Copy each line of the listing below exactly.
── Information given ──
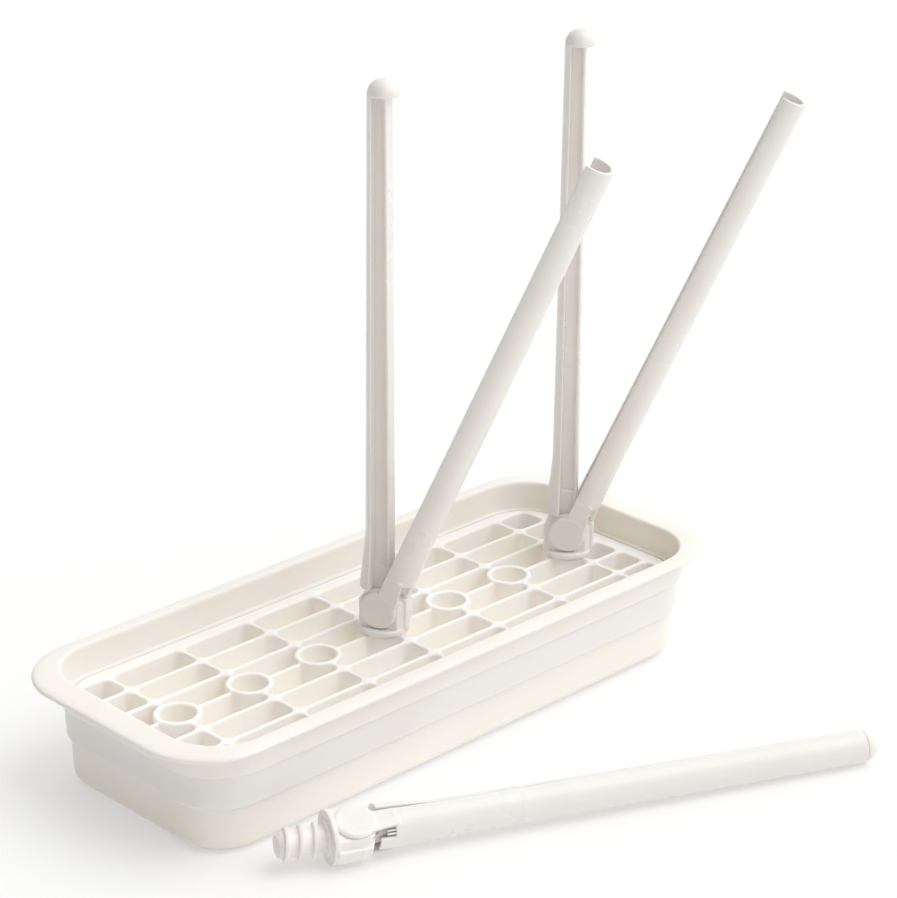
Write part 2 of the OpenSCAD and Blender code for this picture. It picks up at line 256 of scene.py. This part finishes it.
# %% Sizes of the tray
CORNER_X, CORNER_Y, RIM_SHIFT = 136.8, 36.5, 7.2
FLOOR, TOP, STEP_HIGH, STEP_LOW, LEDGE = 1.5, 59.0, 42.5, 25.0, 26.2
SECTION = [
    (8, FLOOR, 0, 0), (24.4, FLOOR, 0, 5.0), (24.8, STEP_LOW - 1.1, 0, 0.5), (27.0, STEP_LOW, 0, 0.7),
    (27.4, STEP_HIGH - 1.1, 0, 0.5), (29.6, STEP_HIGH, 0, 0.7), (30.0, TOP - 2.2, 0, 0.8),
    (33.4, TOP - 2.2, RIM_SHIFT, 0.4), (34.1, TOP - 3.0, RIM_SHIFT, 0.4), (36.0, TOP - 3.0, RIM_SHIFT, 0.8),
    (36.0, TOP - 0.9, RIM_SHIFT, 1.3), (33.2, TOP - 0.3, RIM_SHIFT, 0.9), (30.6, TOP, 0, 1.2),
    (27.6, TOP, 0, 3.0),
    (27.2, 43.7, 0, 0.6), (25.0, 43.7, 0, 0.8), (25.0, LEDGE, 0, 0.6), (22.4, LEDGE, 0, 0.8),
    (22.0, FLOOR + 2.4, 0, 2.6), (8, FLOOR + 2.4, 0, 0)]

def rounded_section(points, steps=4):
    "Replaces each corner that has a rounding by a short curve."
    out = []
    for i, (*here, radius) in enumerate(points):
        here = Vector(here)
        if not radius:
            out.append(here)
            continue
        before, after = Vector(points[i - 1][:3]), Vector(points[i + 1][:3])
        a = here + (before - here).normalized() * min(radius, 0.48 * (before - here).length)
        b = here + (after - here).normalized() * min(radius, 0.48 * (after - here).length)
        for k in range(steps + 1):
            t = k / steps
            out.append(a * (1 - t) ** 2 + here * 2 * t * (1 - t) + b * t ** 2)
    return out

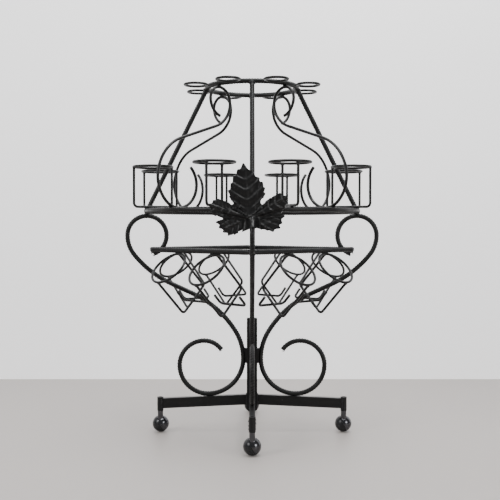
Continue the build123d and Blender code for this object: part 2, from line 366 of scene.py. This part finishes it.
───
* **Result of this task**
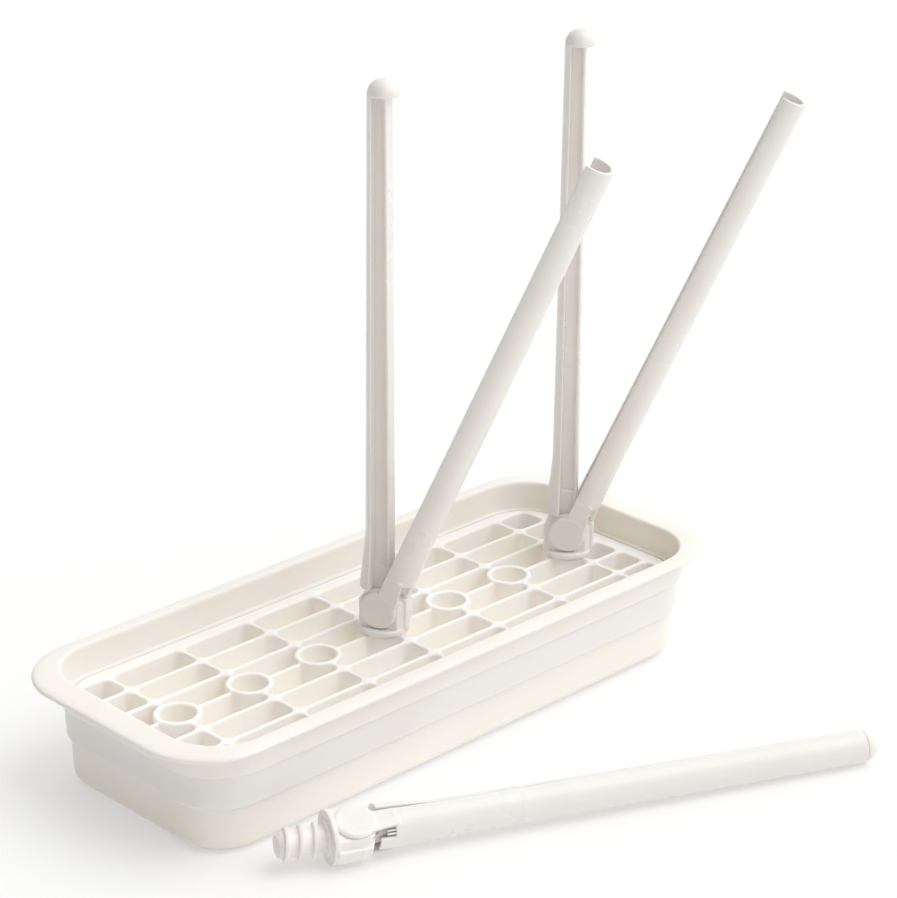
Write part 2 of the OpenSCAD and Blender code for this picture. It picks up at line 256 of scene.py. This part finishes it.
# %% Sizes of the tray
CORNER_X, CORNER_Y, RIM_SHIFT = 136.8, 36.5, 7.2
FLOOR, TOP, STEP_HIGH, STEP_LOW, LEDGE = 1.5, 59.0, 42.5, 25.0, 26.2
SECTION = [
    (8, FLOOR, 0, 0), (24.4, FLOOR, 0, 5.0), (24.8, STEP_LOW - 1.1, 0, 0.5), (27.0, STEP_LOW, 0, 0.7),
    (27.4, STEP_HIGH - 1.1, 0, 0.5), (29.6, STEP_HIGH, 0, 0.7), (30.0, TOP - 2.2, 0, 0.8),
    (33.4, TOP - 2.2, RIM_SHIFT, 0.4), (34.1, TOP - 3.0, RIM_SHIFT, 0.4), (36.0, TOP - 3.0, RIM_SHIFT, 0.8),
    (36.0, TOP - 0.9, RIM_SHIFT, 1.3), (33.2, TOP - 0.3, RIM_SHIFT, 0.9), (30.6, TOP, 0, 1.2),
    (27.6, TOP, 0, 3.0),
    (27.2, 43.7, 0, 0.6), (25.0, 43.7, 0, 0.8), (25.0, LEDGE, 0, 0.6), (22.4, LEDGE, 0, 0.8),
    (22.0, FLOOR + 2.4, 0, 2.6), (8, FLOOR + 2.4, 0, 0)]

def rounded_section(points, steps=4):
    "Replaces each corner that has a rounding by a short curve."
    out = []
    for i, (*here, radius) in enumerate(points):
        here = Vector(here)
        if not radius:
            out.append(here)
            continue
        before, after = Vector(points[i - 1][:3]), Vector(points[i + 1][:3])
        a = here + (before - here).normalized() * min(radius, 0.48 * (before - here).length)
        b = here + (after - here).normalized() * min(radius, 0.48 * (after - here).length)
        for k in range(steps + 1):
            t = k / steps
            out.append(a * (1 - t) ** 2 + here * 2 * t * (1 - t) + b * t ** 2)
    return out

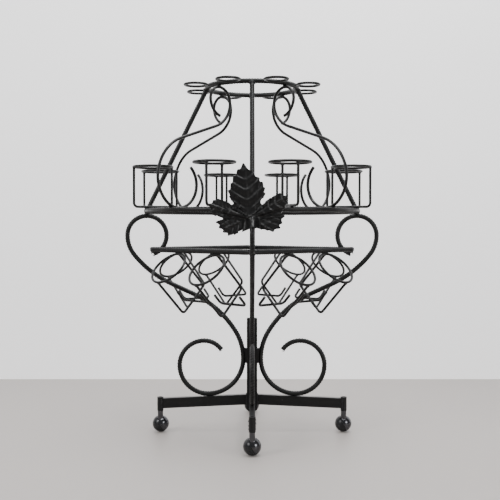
Continue the build123d and Blender code for this object: part 2, from line 366 of scene.py. This part finishes it.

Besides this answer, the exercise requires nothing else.